In the past I would have felt obligated to try to accommodate people, no matter how it impacted me and my life. This felt like a situation where I could choose to repeat that behaviour or I could put myself first and do what is best for me. I chose the latter.
Right now, at this time of year, the last thing I need is another regularly scheduled thing. I really need this time of year to recharge and refresh myself. I like not having to be anywhere unless I want to be. I am lucky that I have been able to take that time most years. In the years where that has not been possible, I have learned what happens afterwards. There is no good reason for me to commit to this right now. This is not like deciding to go do something on a particular day, which is fine. I can choose to do something or not as things arise. I do not like the idea of knowing that if it's Thursday at 2, I have to go sit in the common room whether I want to or not.

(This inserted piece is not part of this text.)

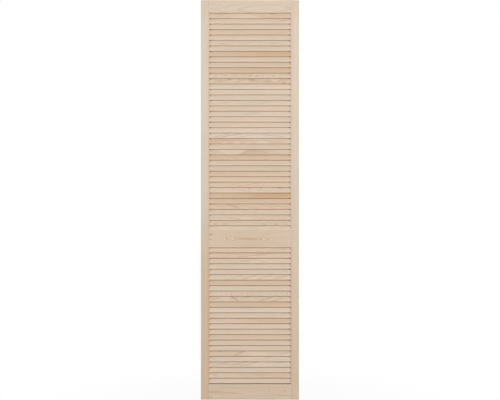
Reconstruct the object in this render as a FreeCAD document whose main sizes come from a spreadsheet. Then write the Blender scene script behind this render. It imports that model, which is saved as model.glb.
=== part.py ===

It may be that after the holidays it would be a good thing. I might enjoy sitting around with the women and listening to their stories. I am aware that I will need to have a plan for myself then in order to prepare myself for the onset of the 6 months of depression that will start to descend in March, probably. I am gathering ideas for myself. I have collected the resources I need--both online and in book form-- to engage my mind in various ways. I am even feeling pretty optimistic about it. This is not time for that though. This is time for me to meander through my days, drinking hot beverages, enjoying the cool weather and the darkness, listening to seasonal music, and letting go of the 'shoulds.' I will decide how to proceed with this new group idea in January, if it is still a thing by then. But for now, I am setting it aside.